The charter signed by the two space agency chiefs here sets up a joint Mars working group to explore future collaboration between the United States and India on future missions to the red planet.
One of the first tasks of the working group will be to explore potential coordinated observations and science analysis between MOM and NASA’s MAVEN spacecraft, which entered orbit at Mars two days before MOM on Sept. 21, according to a NASA press release.
The Indian Mars mission carries a color imaging camera to return medium-resolution pictures of the Martian surface, a thermal infrared spectrometer to measure the chemical composition of rocks and soils, and instruments to assess the Mars atmosphere, including a methane detector.
Scientific assessments of methane in the Martian atmosphere have returned mixed results.
Methane is a potential indicator of current microbial life on Mars, but some types of geologic activity can also produce trace levels of the gas.
The MOM probe’s color camera has already snapped several images of Mars.
The Indian Mars mission’s cost, about one-tenth of cost of NASA’s MAVEN atmospheric research orbiter, has gained attention and drawn scrutiny.
Experts have cited lower labor costs in India as one factor in the cost differential.
Radhakrishnan addressed several other reasons for India’s successful mix of engineering excellence and frugal spending behind the Mars probe.
Engineers recycled components and technologies used on other Indian satellites, and ISRO opted to launch the Mars mission on the proven Polar Satellite Launch Vehicle, India’s smaller rocket which could not propel the probe directly toward Mars.

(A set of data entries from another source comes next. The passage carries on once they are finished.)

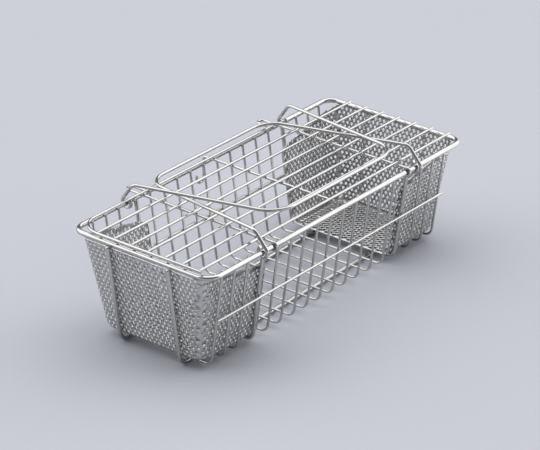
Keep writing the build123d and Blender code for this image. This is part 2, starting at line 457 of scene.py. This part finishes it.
def steel(name, tone, tone_change, polish, polish_change, across, along, depth):
    """Metal with the shared finish at its own values."""
    material = bpy.data.materials.new(name)
    material.use_nodes = True
    nodes, link = material.node_tree.nodes, material.node_tree.links.new
    shader = nodes["Principled BSDF"]
    shader.inputs["Metallic"].default_value = 1
    finish = nodes.new("ShaderNodeGroup")
    finish.node_tree = STEEL_FINISH
    finish.inputs["Tone"].default_value = (*tone, 1)
    finish.inputs["Tone Change"].default_value = tone_change
    finish.inputs["Polish"].default_value = polish
    finish.inputs["Polish Change"].default_value = polish_change
    finish.inputs["Grain Across"].default_value = across
    finish.inputs["Grain Along"].default_value = along
    finish.inputs["Grain Depth"].default_value = depth
    link(finish.outputs["Color"], shader.inputs["Base Color"])
    link(finish.outputs["Roughness"], shader.inputs["Roughness"])
    link(finish.outputs["Normal"], shader.inputs["Normal"])
    return material


BRIGHT_WIRE = steel("bright_wire", (0.51, 0.505, 0.495), 0.05, 0.09, 0.03, 3000, 20, 0.05)
SATIN_SHEET = steel("satin_sheet", (0.55, 0.55, 0.545), 0.08, 0.28, 0.07, 2600, 90, 0.25)
WELD_METAL = steel("weld_metal", (0.48, 0.465, 0.44), 0.16, 0.26, 0.10, 3000, 3000, 0.4)


# ---------------------------------------------------------------- wires


def dress(piece, body, slot, *nodes):
    """A finished piece rides on its body and stands for its CAD nodes."""
    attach(piece, body)
    if nodes:
        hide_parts(*nodes)
    return piece


def add_wire(name, node, line, diameter, body="basket", **shape):
    """A bright wire in place of a CAD node."""
    piece = wire_piece(name, line, diameter, BRIGHT_WIRE, **shape)
    return dress(piece, body, "bright_wire", node)


def add_rim():
    """The rim: a rounded rectangle, begun and ended at the middle of its near side."""
    x, y, z = RIM_HALF_LENGTH, RIM_HALF_WIDTH, RIM_HEIGHT
    corners = [(0, -y, z), (x, -y, z), (x, y, z), (-x, y, z), (-x, -y, z), (0, -y, z)]
    line = bent(corners, [RIM_CORNER] * 4)
    add_wire("rim_wire", "rim", line, RIM_WIRE, around=40, closed=True)


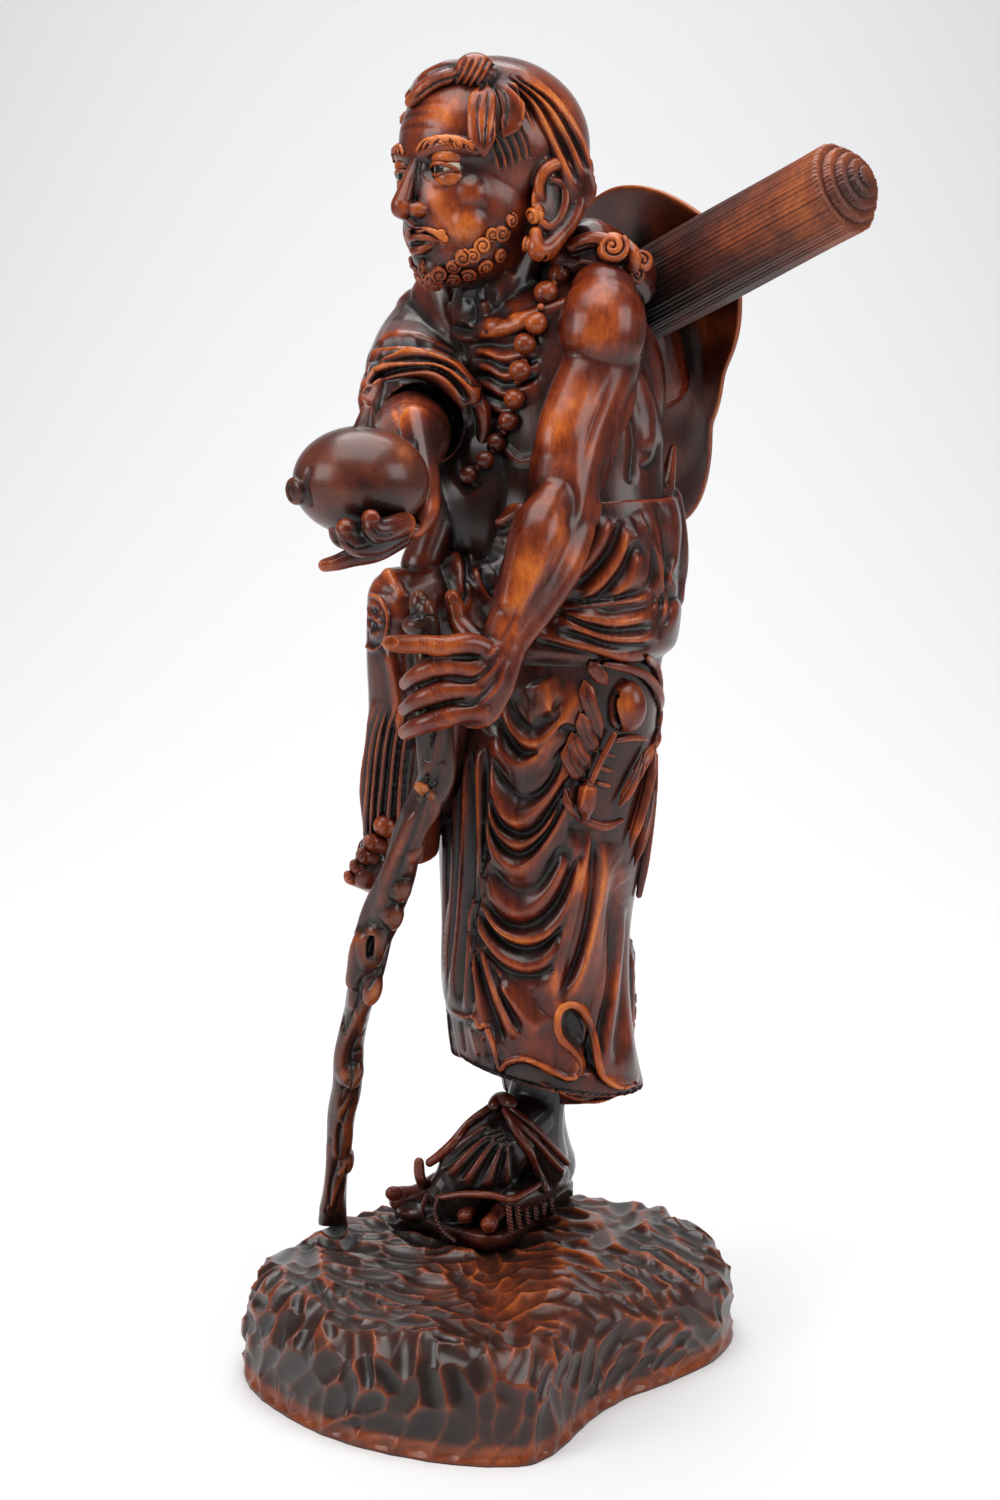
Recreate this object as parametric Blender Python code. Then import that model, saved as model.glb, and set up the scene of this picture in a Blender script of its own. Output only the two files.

The PSLV placed the MOM spacecraft into orbit around Earth, then the craft used its own thrusters to escape Earth’s gravity and fly to Mars.
“We replaced a very powerful launch vehicle system through this novelty,” Radhakrishnan said. “In that process, we also checked out all autonomy that we had to put on the satellite.”
The Mars project follows India’s Chandrayaan 1 lunar orbiter launched in 2008.
“The second philosophy that we follow in India — in ISRO — is modularity, that is we take from one vehicle a proven subsystem and add it to the next vehicle or satellite system,” Radhakrishnan said.
Around-the-clock preparations ensured the mission was ready for launch in a narrow window in November 2013, when Earth and Mars were properly positioned to make the journey possible
“The time [to develop MOM] was four years, and there were people working almost on a 24-by-7 basis,” Radhakrishnan said. “We did not compromise on any tests.
“I would say modularity is one major reason for the cost reduction and the time reduction, and of course people putting all their might to ensure that the [mission was ready] for the first available opportunity in 2013.”
Despite the mission’s low-budget background, MOM’s successful orbit insertion made India the first country to ever succeed at a Mars mission on its first try.
With the craft’s arrival at the red planet, India joins the United States, Russia and the European Space Agency in successfully sending robotic missions to Mars.
Accustomed to critics who question the value of a space program in a country facing chronic poverty and widespread sanitation issues, ISRO’s main focus is on space missions with direct applications to Indian citizens.
“Space’s benefit to the people is our main priority,” Radhakrishnan said. “Spinoffs need to trickle down.”
India boasts a fleet of nearly two dozen satellites providing communications services for telemedicine, long-distance education and information dissemination, monitoring weather and climate, and helping authorities respond to natural and man-made disasters.
ISRO has also attracted foreign business in launching international satellites on the Polar Satellite Launch Vehicle.
A fleet of Indian navigation satellites will improve GPS services over the Indian subcontinent, and India is building the world’s most high-resolution civilian-operated Earth observation spacecraft.
India’s future space science missions include the Chandrayaan 2 moon lander and rover, an X-ray astronomy satellite, and a solar research probe planned to operate at the L1 Lagrange point a million miles from Earth.